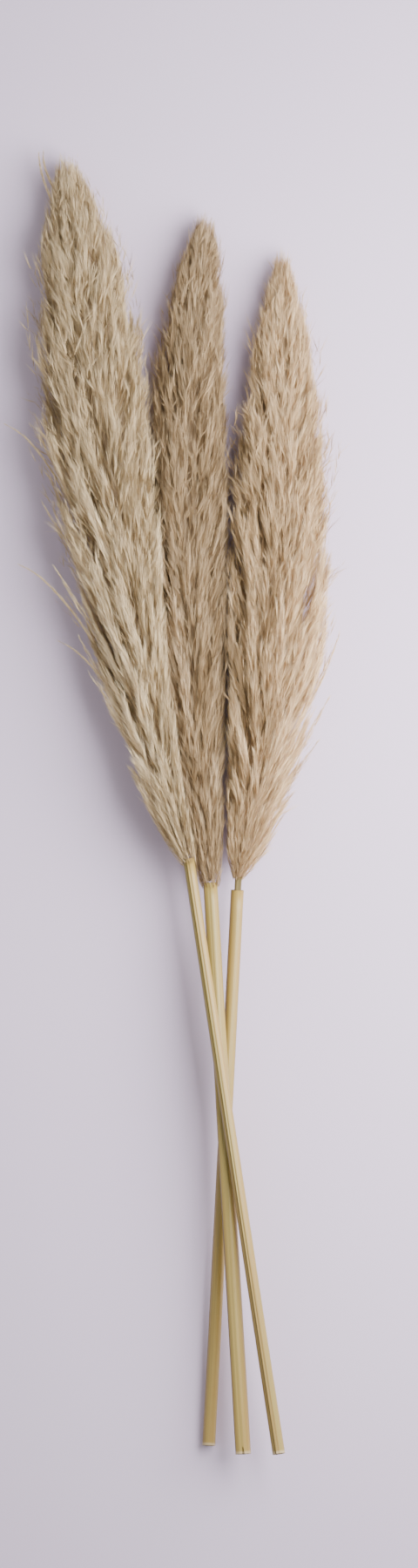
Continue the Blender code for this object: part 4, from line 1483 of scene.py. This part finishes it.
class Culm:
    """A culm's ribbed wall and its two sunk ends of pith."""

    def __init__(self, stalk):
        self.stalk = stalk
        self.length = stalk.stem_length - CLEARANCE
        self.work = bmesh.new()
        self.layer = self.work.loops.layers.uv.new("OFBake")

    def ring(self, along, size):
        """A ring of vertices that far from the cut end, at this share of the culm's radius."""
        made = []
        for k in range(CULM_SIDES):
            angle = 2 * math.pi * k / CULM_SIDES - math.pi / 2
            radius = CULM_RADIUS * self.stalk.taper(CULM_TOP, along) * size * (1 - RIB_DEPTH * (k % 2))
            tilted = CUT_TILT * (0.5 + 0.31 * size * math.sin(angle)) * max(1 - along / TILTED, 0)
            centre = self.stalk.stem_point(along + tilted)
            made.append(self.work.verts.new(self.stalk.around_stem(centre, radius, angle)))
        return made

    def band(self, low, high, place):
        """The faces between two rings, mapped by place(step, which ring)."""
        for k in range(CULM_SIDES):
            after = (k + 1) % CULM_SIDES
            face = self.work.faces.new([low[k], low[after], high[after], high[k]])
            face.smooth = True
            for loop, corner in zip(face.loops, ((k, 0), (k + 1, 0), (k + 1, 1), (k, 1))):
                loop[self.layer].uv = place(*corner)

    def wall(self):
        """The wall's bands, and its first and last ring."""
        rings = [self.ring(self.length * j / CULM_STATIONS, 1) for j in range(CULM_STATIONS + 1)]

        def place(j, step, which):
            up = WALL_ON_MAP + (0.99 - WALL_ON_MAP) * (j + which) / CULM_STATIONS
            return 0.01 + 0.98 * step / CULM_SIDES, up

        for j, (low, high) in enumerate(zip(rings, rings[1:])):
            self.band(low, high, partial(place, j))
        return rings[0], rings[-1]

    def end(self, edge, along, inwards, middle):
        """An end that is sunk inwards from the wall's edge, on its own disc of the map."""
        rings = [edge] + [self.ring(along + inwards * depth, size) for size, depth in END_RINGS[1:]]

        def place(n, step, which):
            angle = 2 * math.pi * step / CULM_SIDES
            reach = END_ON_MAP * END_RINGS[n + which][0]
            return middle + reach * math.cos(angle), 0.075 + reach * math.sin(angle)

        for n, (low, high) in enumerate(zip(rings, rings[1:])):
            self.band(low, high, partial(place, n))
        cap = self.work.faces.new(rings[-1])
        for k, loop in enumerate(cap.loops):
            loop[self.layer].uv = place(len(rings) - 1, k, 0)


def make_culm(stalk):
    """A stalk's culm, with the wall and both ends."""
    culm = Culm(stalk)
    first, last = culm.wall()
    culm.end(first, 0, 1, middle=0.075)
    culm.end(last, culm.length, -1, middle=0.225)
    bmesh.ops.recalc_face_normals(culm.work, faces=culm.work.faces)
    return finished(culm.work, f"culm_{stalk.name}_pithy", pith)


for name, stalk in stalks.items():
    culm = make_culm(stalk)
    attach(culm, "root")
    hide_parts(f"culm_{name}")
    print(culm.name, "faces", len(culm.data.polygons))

### To do
Emit the full listing verbatim.

### Output of the exercise
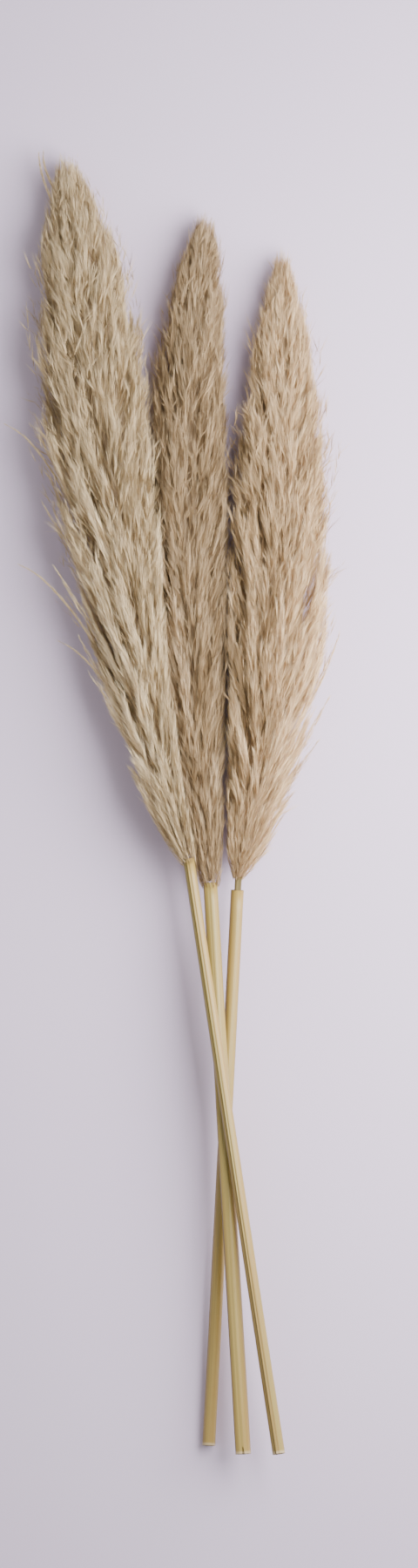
Continue the Blender code for this object: part 4, from line 1483 of scene.py. This part finishes it.
class Culm:
    """A culm's ribbed wall and its two sunk ends of pith."""

    def __init__(self, stalk):
        self.stalk = stalk
        self.length = stalk.stem_length - CLEARANCE
        self.work = bmesh.new()
        self.layer = self.work.loops.layers.uv.new("OFBake")

    def ring(self, along, size):
        """A ring of vertices that far from the cut end, at this share of the culm's radius."""
        made = []
        for k in range(CULM_SIDES):
            angle = 2 * math.pi * k / CULM_SIDES - math.pi / 2
            radius = CULM_RADIUS * self.stalk.taper(CULM_TOP, along) * size * (1 - RIB_DEPTH * (k % 2))
            tilted = CUT_TILT * (0.5 + 0.31 * size * math.sin(angle)) * max(1 - along / TILTED, 0)
            centre = self.stalk.stem_point(along + tilted)
            made.append(self.work.verts.new(self.stalk.around_stem(centre, radius, angle)))
        return made

    def band(self, low, high, place):
        """The faces between two rings, mapped by place(step, which ring)."""
        for k in range(CULM_SIDES):
            after = (k + 1) % CULM_SIDES
            face = self.work.faces.new([low[k], low[after], high[after], high[k]])
            face.smooth = True
            for loop, corner in zip(face.loops, ((k, 0), (k + 1, 0), (k + 1, 1), (k, 1))):
                loop[self.layer].uv = place(*corner)

    def wall(self):
        """The wall's bands, and its first and last ring."""
        rings = [self.ring(self.length * j / CULM_STATIONS, 1) for j in range(CULM_STATIONS + 1)]

        def place(j, step, which):
            up = WALL_ON_MAP + (0.99 - WALL_ON_MAP) * (j + which) / CULM_STATIONS
            return 0.01 + 0.98 * step / CULM_SIDES, up

        for j, (low, high) in enumerate(zip(rings, rings[1:])):
            self.band(low, high, partial(place, j))
        return rings[0], rings[-1]

    def end(self, edge, along, inwards, middle):
        """An end that is sunk inwards from the wall's edge, on its own disc of the map."""
        rings = [edge] + [self.ring(along + inwards * depth, size) for size, depth in END_RINGS[1:]]

        def place(n, step, which):
            angle = 2 * math.pi * step / CULM_SIDES
            reach = END_ON_MAP * END_RINGS[n + which][0]
            return middle + reach * math.cos(angle), 0.075 + reach * math.sin(angle)

        for n, (low, high) in enumerate(zip(rings, rings[1:])):
            self.band(low, high, partial(place, n))
        cap = self.work.faces.new(rings[-1])
        for k, loop in enumerate(cap.loops):
            loop[self.layer].uv = place(len(rings) - 1, k, 0)


def make_culm(stalk):
    """A stalk's culm, with the wall and both ends."""
    culm = Culm(stalk)
    first, last = culm.wall()
    culm.end(first, 0, 1, middle=0.075)
    culm.end(last, culm.length, -1, middle=0.225)
    bmesh.ops.recalc_face_normals(culm.work, faces=culm.work.faces)
    return finished(culm.work, f"culm_{stalk.name}_pithy", pith)


for name, stalk in stalks.items():
    culm = make_culm(stalk)
    attach(culm, "root")
    hide_parts(f"culm_{name}")
    print(culm.name, "faces", len(culm.data.polygons))